In a move that may eventually have significant implications for the Indo-Pacific, on August 18 the United States tested a missile capable of breaching the limits established by the now defunct 1987 Intermediate-Range Nuclear Forces Treaty.
The test was conducted from a Vertical Launch System cell, identical to those deployed on U.S. Navy cruisers and destroyers. This is effectively the same technology used by the Aegis Ashore missile defense system that will soon be deployed in Japan, although Japan has thus far indicated no interest in using the system to host ground-launched cruise missiles (GLCM). The missile fired was a BGM-109 Tomahawk, likely the same as the Tomahawk missiles launched by U.S. Navy surface vessels. As Tyler Rogoway points out, the Tomahawks of today are considerably more lethal than their pre-INF cousins, the BGM-109G Gryphon. Modern Tomahawks have improved navigation and loiter capabilities, and can be retargeted in flight.
Critics of the discarding the treaty often argued that the United States had no systems capable of standing up in a useful timeframe. This and other tests suggest that the concern was overblown; the technology of 1981, generally speaking, is not terribly difficult to mimic or replicate in 2019.
Somewhat more seriously, the test tends to support Russian claims that the United States was effectively cheating on the INF by deploying GLCM capable missile launchers in Poland and Romania. While the United States insisted, accurately, that those launchers were not equipped with the software necessary for GLCMs, Russia contested that they would require only modest modification. This test suggests how modest those modifications actually are, although as of yet there is no indication that the U.S. plans to deploy Tomahawks in Poland or Romania.

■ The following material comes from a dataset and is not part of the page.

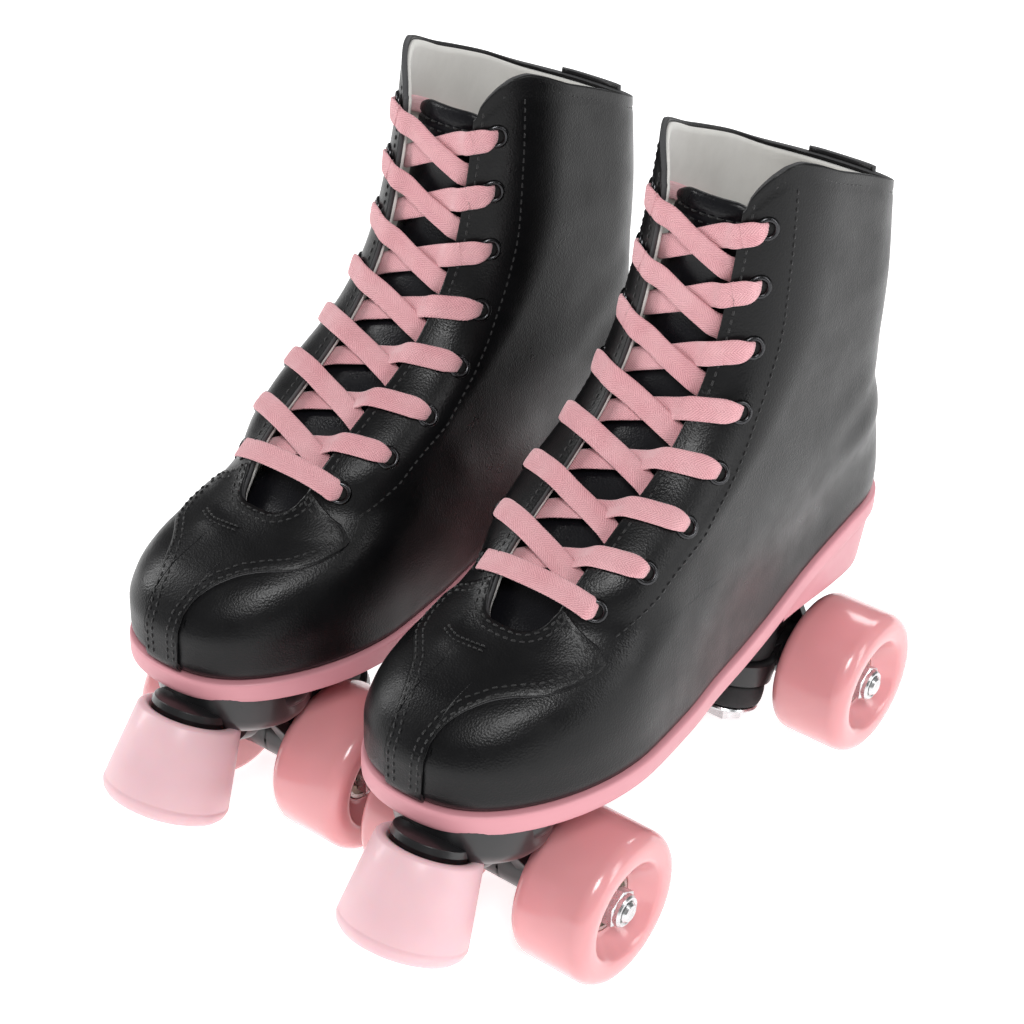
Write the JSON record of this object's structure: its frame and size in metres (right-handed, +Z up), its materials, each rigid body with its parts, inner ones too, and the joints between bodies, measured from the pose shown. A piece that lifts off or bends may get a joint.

The INF was premised upon the idea that both the United States and Russia would refrain from developing and deploying, on land, systems that they could launch from both sea and air platforms. This was politically useful in 1987, but it was never tenable from a technological point of view. Anything that can be launched from an airplane or warship can, of course, be launched from a land platform, and generally speaking can be modified in fairly short order. GLCMs have different flight and launch profiles than air-launched or sea-launched cruise missiles, however, making them more threatening under certain conditions.
Thus far, no U.S. allies have agreed to the stationing of GLCMs on their territory, meaning that any missiles would currently be limited to Guam. The lack of allied buy in would, of course, make it difficult for the United States to actually mount what some have termed an “archipelagic defense” strategy. The United States does not have the sort of alliance structure in place in East Asia that enabled it to deploy GLCMs to recalcitrant states in Europe in the 1980s. Moreover, issues of sovereignty are more complex in East Asia than in Europe. Still, the willingness of East Asian states to host missiles depends on their assessment of the threat from China. Indeed, the fact that Japan will very shortly host launchers capable, with minimal modification, of launching GLCMs makes clear that the United States is likely to have basing options in the future.